Given information:
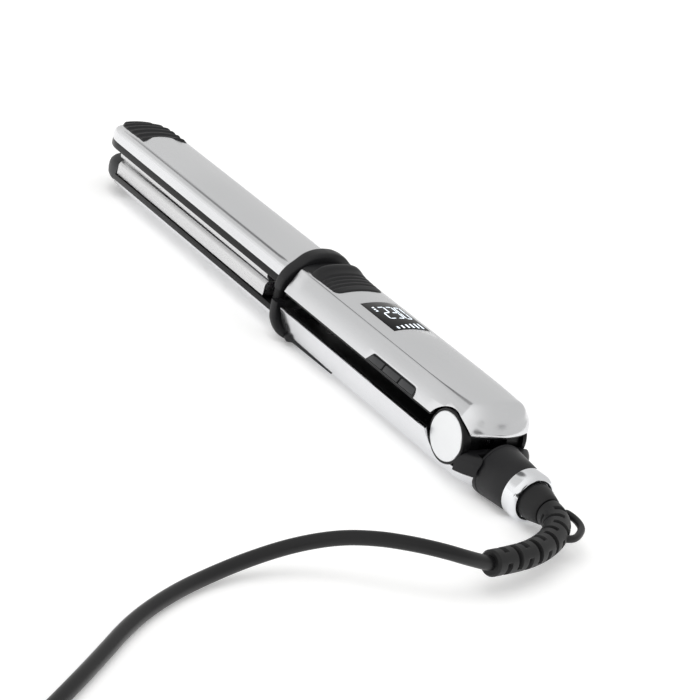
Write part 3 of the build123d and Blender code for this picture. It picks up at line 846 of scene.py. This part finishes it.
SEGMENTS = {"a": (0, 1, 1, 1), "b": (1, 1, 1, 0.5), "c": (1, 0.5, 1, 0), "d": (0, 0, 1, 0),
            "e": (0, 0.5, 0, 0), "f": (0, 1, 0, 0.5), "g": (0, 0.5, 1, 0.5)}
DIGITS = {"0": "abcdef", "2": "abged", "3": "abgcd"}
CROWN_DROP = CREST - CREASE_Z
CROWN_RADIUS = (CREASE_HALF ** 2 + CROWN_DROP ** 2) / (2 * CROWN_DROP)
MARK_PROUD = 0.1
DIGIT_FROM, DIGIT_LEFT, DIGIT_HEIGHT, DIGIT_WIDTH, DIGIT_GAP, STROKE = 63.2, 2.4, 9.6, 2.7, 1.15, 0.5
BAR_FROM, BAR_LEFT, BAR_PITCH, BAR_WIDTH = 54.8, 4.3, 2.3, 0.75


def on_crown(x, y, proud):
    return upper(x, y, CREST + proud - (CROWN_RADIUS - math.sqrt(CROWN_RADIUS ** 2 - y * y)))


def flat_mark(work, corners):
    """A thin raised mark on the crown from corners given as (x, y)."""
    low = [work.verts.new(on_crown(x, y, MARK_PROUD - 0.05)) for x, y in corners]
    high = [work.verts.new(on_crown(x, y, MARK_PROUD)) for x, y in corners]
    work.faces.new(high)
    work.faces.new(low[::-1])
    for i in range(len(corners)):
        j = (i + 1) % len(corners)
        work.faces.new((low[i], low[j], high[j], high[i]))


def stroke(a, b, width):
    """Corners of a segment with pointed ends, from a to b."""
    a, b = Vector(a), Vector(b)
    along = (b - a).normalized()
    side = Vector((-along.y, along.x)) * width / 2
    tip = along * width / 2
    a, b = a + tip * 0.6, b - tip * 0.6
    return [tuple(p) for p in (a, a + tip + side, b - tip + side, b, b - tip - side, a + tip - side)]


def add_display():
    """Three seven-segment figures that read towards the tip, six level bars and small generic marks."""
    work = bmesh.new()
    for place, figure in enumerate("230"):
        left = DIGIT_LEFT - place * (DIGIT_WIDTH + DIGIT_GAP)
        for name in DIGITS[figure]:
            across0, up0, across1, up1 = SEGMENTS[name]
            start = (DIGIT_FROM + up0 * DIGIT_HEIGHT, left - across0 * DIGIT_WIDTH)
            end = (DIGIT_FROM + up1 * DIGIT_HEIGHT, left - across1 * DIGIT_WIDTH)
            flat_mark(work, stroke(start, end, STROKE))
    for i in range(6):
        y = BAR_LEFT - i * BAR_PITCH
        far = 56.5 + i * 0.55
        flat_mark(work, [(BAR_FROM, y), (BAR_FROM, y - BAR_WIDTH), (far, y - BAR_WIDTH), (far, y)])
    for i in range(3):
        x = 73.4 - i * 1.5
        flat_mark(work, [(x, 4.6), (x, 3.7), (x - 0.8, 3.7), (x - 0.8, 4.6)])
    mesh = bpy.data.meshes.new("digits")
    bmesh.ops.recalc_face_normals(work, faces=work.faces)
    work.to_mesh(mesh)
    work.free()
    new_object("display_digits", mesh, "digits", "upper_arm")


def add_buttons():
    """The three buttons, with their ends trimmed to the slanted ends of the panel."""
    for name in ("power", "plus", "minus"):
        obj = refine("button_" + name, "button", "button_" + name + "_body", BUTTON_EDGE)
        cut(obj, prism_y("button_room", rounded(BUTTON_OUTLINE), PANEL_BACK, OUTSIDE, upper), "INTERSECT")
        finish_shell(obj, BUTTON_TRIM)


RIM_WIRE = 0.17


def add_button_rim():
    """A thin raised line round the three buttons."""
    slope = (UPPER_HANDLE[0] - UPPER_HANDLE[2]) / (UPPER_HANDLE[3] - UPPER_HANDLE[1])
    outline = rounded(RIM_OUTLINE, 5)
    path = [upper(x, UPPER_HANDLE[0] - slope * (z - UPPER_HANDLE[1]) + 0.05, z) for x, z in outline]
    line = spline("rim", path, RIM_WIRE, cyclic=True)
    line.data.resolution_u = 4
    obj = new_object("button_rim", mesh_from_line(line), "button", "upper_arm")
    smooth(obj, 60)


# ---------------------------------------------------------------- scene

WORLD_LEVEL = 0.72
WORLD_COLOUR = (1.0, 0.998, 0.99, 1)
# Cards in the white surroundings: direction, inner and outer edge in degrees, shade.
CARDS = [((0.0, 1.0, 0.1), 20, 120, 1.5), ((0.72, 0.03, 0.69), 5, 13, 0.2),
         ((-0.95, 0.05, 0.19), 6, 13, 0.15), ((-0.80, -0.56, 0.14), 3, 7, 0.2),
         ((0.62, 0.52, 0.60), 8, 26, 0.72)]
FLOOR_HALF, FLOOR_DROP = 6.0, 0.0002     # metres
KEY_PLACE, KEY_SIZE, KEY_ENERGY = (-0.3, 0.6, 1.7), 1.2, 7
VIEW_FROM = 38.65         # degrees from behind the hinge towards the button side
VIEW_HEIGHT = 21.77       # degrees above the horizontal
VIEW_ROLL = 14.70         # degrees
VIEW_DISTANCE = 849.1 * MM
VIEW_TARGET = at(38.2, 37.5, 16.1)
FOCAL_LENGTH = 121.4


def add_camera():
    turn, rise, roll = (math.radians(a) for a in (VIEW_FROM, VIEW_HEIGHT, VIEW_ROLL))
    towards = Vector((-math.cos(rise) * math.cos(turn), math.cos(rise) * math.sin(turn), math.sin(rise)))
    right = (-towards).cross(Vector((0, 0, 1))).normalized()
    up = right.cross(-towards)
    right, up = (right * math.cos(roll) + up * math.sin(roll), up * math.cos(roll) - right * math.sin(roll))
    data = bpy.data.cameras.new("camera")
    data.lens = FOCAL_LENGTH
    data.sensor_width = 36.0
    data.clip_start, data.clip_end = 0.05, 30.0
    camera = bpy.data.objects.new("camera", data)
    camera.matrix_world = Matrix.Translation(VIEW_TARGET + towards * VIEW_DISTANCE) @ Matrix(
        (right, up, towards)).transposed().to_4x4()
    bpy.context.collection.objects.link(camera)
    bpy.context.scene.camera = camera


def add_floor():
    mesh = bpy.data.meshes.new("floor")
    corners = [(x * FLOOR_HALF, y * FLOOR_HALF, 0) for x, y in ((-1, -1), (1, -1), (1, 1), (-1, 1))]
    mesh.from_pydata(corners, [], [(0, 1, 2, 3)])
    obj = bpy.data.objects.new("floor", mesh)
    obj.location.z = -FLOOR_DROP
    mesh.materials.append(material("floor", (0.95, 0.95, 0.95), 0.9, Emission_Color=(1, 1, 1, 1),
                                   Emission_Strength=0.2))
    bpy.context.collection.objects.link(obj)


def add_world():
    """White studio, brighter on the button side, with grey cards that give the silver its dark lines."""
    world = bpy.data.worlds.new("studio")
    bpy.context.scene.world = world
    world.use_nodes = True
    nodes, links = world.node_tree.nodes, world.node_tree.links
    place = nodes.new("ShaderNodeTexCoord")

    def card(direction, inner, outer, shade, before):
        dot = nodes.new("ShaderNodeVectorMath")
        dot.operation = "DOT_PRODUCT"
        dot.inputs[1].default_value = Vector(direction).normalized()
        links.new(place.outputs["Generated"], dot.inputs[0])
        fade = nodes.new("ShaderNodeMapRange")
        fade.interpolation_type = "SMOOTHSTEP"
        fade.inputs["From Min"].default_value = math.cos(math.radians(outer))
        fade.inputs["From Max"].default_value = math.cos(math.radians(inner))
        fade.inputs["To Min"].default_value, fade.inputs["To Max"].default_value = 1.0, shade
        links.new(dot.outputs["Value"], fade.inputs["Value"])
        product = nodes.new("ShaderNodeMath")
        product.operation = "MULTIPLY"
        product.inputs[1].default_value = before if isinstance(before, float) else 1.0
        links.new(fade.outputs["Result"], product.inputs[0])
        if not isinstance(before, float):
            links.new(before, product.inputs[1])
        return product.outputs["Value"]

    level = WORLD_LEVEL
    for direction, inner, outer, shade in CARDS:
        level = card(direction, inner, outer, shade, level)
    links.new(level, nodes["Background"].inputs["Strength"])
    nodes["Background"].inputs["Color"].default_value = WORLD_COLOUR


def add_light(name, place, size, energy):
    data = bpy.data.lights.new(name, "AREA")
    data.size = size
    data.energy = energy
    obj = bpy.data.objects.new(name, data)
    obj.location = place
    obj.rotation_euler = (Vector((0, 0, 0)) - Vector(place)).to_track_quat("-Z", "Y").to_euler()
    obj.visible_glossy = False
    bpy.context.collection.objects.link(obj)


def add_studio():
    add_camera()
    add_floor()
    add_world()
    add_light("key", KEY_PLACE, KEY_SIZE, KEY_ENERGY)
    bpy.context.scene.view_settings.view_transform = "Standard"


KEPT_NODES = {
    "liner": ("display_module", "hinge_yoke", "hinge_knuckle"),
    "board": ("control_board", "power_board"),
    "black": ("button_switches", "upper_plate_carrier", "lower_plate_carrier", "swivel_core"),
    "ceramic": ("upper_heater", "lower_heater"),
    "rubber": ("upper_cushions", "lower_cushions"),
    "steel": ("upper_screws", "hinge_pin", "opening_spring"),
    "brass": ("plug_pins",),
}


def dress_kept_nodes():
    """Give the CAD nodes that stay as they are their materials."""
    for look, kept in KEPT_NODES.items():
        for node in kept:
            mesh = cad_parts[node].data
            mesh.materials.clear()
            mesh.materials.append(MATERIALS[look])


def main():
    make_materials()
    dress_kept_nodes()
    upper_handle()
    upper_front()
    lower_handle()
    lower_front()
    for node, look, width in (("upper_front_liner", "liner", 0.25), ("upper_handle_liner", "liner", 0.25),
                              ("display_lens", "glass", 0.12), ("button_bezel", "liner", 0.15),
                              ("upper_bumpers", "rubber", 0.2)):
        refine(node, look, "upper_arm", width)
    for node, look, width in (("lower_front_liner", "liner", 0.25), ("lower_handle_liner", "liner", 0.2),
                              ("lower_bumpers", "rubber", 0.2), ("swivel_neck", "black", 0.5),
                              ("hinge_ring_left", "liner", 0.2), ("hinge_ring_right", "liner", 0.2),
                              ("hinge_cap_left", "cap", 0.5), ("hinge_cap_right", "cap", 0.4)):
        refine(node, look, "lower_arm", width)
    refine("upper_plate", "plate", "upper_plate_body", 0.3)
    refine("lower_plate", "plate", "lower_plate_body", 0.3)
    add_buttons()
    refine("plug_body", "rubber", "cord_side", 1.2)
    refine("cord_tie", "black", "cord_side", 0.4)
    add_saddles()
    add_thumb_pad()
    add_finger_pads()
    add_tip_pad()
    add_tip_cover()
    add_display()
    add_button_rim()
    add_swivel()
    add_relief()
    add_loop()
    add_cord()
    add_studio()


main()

Exercise objective:
Please print the material above exactly as it appears, from its first line through the line containing "return [tuple(p) for", inclusive, and stop there.

Output:
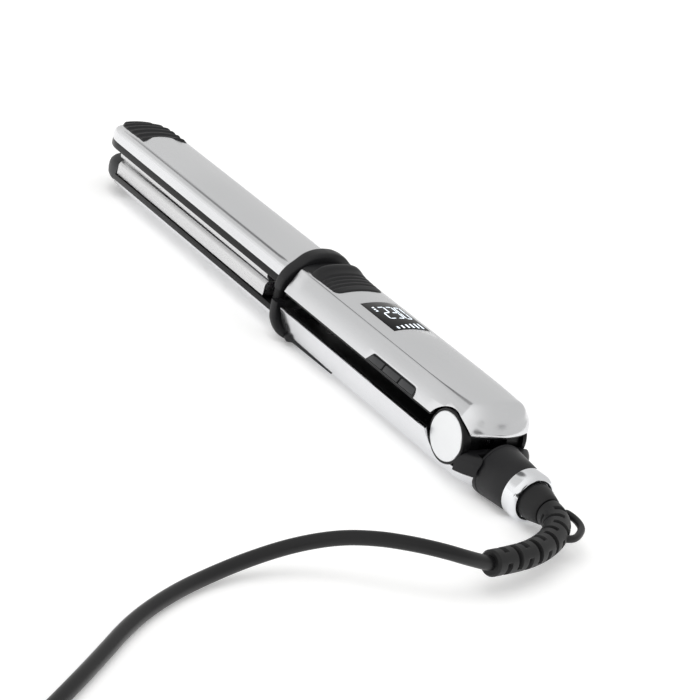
Write part 3 of the build123d and Blender code for this picture. It picks up at line 846 of scene.py. This part finishes it.
SEGMENTS = {"a": (0, 1, 1, 1), "b": (1, 1, 1, 0.5), "c": (1, 0.5, 1, 0), "d": (0, 0, 1, 0),
            "e": (0, 0.5, 0, 0), "f": (0, 1, 0, 0.5), "g": (0, 0.5, 1, 0.5)}
DIGITS = {"0": "abcdef", "2": "abged", "3": "abgcd"}
CROWN_DROP = CREST - CREASE_Z
CROWN_RADIUS = (CREASE_HALF ** 2 + CROWN_DROP ** 2) / (2 * CROWN_DROP)
MARK_PROUD = 0.1
DIGIT_FROM, DIGIT_LEFT, DIGIT_HEIGHT, DIGIT_WIDTH, DIGIT_GAP, STROKE = 63.2, 2.4, 9.6, 2.7, 1.15, 0.5
BAR_FROM, BAR_LEFT, BAR_PITCH, BAR_WIDTH = 54.8, 4.3, 2.3, 0.75


def on_crown(x, y, proud):
    return upper(x, y, CREST + proud - (CROWN_RADIUS - math.sqrt(CROWN_RADIUS ** 2 - y * y)))


def flat_mark(work, corners):
    """A thin raised mark on the crown from corners given as (x, y)."""
    low = [work.verts.new(on_crown(x, y, MARK_PROUD - 0.05)) for x, y in corners]
    high = [work.verts.new(on_crown(x, y, MARK_PROUD)) for x, y in corners]
    work.faces.new(high)
    work.faces.new(low[::-1])
    for i in range(len(corners)):
        j = (i + 1) % len(corners)
        work.faces.new((low[i], low[j], high[j], high[i]))


def stroke(a, b, width):
    """Corners of a segment with pointed ends, from a to b."""
    a, b = Vector(a), Vector(b)
    along = (b - a).normalized()
    side = Vector((-along.y, along.x)) * width / 2
    tip = along * width / 2
    a, b = a + tip * 0.6, b - tip * 0.6
    return [tuple(p) for p in (a, a + tip + side, b - tip + side, b, b - tip - side, a + tip - side)]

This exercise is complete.